Tradies Safety Awareness Month

In the know: Local optometrist Josie Mills. Photograph supplied



SAFETY awareness is very important in all trades and walks of life, but some struggle.

Twenty-five to 30 per cent of people who walk into Specsavers Optometrist Traralgon are tradespeople who have come in with work-related injuries that could cost them their sight.

“We do have a lot of people who walk in with lovely bits of metal in their eye after a bit of grinding at least once a day. So we always have that conversation with them about protection,” said Traralgon Specsavers optometrist, Josie Mills.

“Some do have the little excuses like ‘the goggles fog up’ or they can’t quite see properly, or they have some of the self-tinting work goggles that aren’t tinting right, causing them to get burns on their eye.”

Ms Mills said that the most common age group to come into the clinic with these injuries tend to be the under 25s.

Most eye injuries are permanent; if not, some go from perfect vision to glasses in just one mishap.

According to a report from Specsavers, 89 per cent of 40-year-old tradespeople would tell their younger selves to be more cautious in the workplace.

There are also reports of 37 per cent of 18 to 34-year-olds that already have workplace injuries to the eye that needed medical attention, and 53 per cent that said that their hearing got worse over time.

The report also mentions that 26 per cent of tradespeople take a ‘she’ll be right’ approach, only occasionally wearing goggles, and 70 per cent do not always wear hearing protection.

“Taking small precautions can help protect you for years to come.
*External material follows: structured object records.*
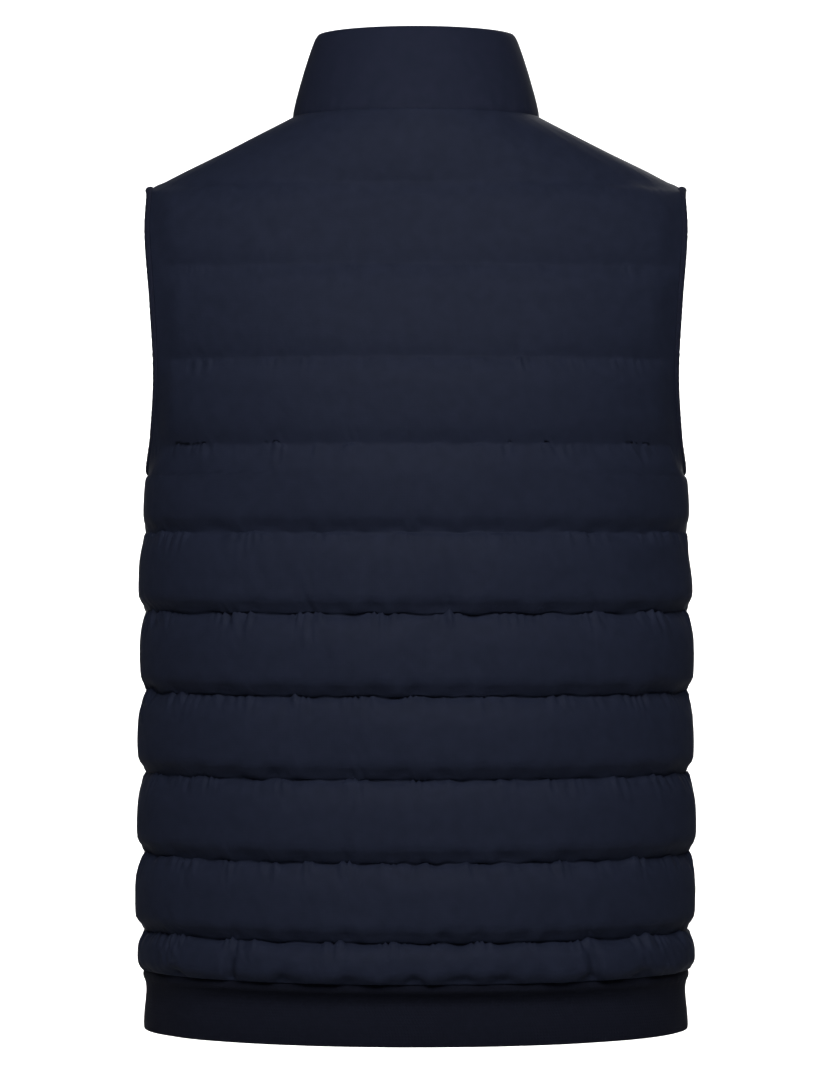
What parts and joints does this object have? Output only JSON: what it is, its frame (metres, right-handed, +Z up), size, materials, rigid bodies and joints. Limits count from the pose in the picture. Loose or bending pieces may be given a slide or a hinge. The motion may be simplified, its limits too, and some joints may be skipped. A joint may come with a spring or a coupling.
{
  "type": "quilted vest",
  "caption": "Hollow sleeveless quilted vest, filled out as worn, with a stand collar, bound armholes, a plain hem band and a closed front zip whose pull swings.",
  "frame": {"origin": "midway between the two neck points, where the shoulder seams meet the collar and the wearer's shoulders hold the vest", "axes": "+Z up, the wearer faces -Y, the wearer's left is at +X"},
  "size_m": [0.4322, 0.2905, 0.7771],
  "materials": {
    "shell": "soft semi-matt woven nylon over filling",
    "collar": "soft semi-matt woven nylon, plain",
    "band": "matt plain jersey",
    "binding": "matt folded elastic tape",
    "tape": "matt woven zip tape",
    "chain": "moulded zip teeth",
    "slider": "dark lacquered die-cast metal"
  },
  "bodies": {
    "garment": {"back_panel": "shell", "front_left": "shell", "front_right": "shell", "collar": "collar", "hem_band": "band", "armhole_binding_left": "binding", "armhole_binding_right": "binding", "zip_tape_left": "tape", "zip_tape_right": "tape", "zip_chain": "chain", "zip_box": "slider", "zip_slider": "slider"},
    "pull": {"zip_pull": "slider"}
  },
  "joints": [
    {"name": "pull_hinge", "type": "hinge", "parent": "garment", "child": "pull", "pos_m": [0, -0.09188, -0.0219], "axis": [-1, 0, 0], "range_deg": [0, 165]}
  ]
}
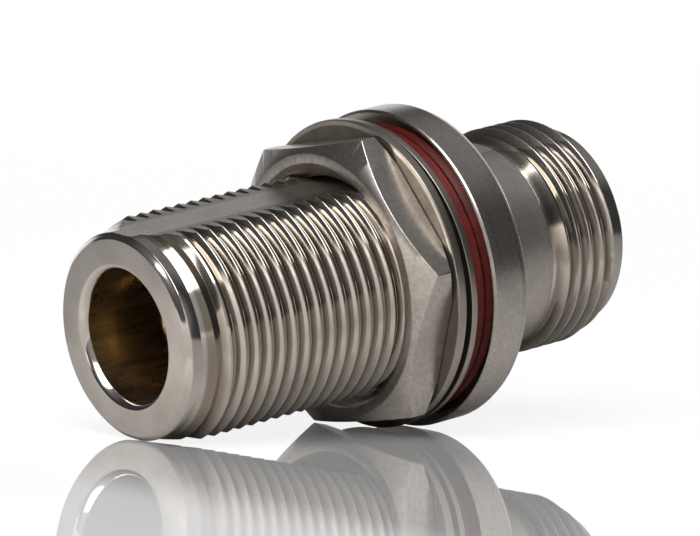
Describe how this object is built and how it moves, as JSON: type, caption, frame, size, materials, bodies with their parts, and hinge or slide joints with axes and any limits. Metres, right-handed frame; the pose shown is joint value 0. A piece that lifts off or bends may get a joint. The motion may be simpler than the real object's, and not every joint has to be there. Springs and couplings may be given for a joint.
{
  "type": "coaxial adapter",
  "caption": "Socket-to-socket coaxial adapter with a long threaded barrel, flange, gasket, washers and hexagon nut for fixing in a panel.",
  "frame": {"origin": "on the axis at the flange's front face, where the panel seats", "axes": "+X along the axis from the long barrel's mouth to the rear coupling, +Z out of the upper of the two flats milled along the barrel"},
  "size_m": [0.0384, 0.022, 0.022],
  "materials": {
    "nickel": "bright nickel plate over turned brass",
    "gold": "gold plate",
    "ptfe": "white fluoropolymer",
    "silicone": "red silicone rubber"
  },
  "bodies": {
    "shell": {"body": "nickel", "front_bush": "nickel", "rear_bush": "nickel", "bead": "ptfe", "front_contact": "gold", "rear_contact": "gold", "gasket": "silicone"},
    "washers": {"flat_washer": "nickel", "thin_washer": "nickel"},
    "nut": {"hex_nut": "nickel"}
  },
  "joints": [
    {"name": "washer_slide", "type": "slide", "parent": "shell", "child": "washers", "axis": [-1, 0, 0], "range_m": [0, 0.0135]},
    {"name": "nut_turn", "type": "hinge", "parent": "washers", "child": "nut", "pos_m": [-0.0043, 0, 0], "axis": [-1, 0, 0], "range_deg": [0, 4592.13]}
  ],
  "couplings": [
    {"joint": "washer_slide", "follows": "nut_turn", "m_per_rad": 0.00016844}
  ]
}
These preventative measures can make a world of difference and save you from experiencing a decline in your eyesight or hearing, which are both pivotal to your quality of life,” said Ms Mills.

In another response to eye and ear safety, The Royal Victorian Eye and Ear Hospital has recorded a substantial increase in men presenting to the Emergency Department with work-related eye trauma.

The 41 per cent growth over the past five years likely indicates a lack of awareness or adherence to eye safety procedures.

Ms Mills urged younger tradies that are doing their apprenticeship to take it seriously and make sure they start good habits when they begin their trade.

Also that they make sure they have good eye and ear protection so that they don’t accumulate problems faster than normal.

Further advice from the report includes wearing hearing protection in unavoidable exposed areas; wear safety goggles to protect debris from getting in your eyes, large coverage sunglasses when in the sun; complete the one-metre test for equipment (stand one metre away from someone and if you have to yell over the machine, the job requires protection); regularly get tested; and reduce the number of noises to one at a time.

Most larger companies have safety officers to help keep everyone safe, but for small companies it is harder to enforce protective measures in staff.

Ms Mills said that for those just starting, get them into the good habits of wearing protection, as it then becomes automatic.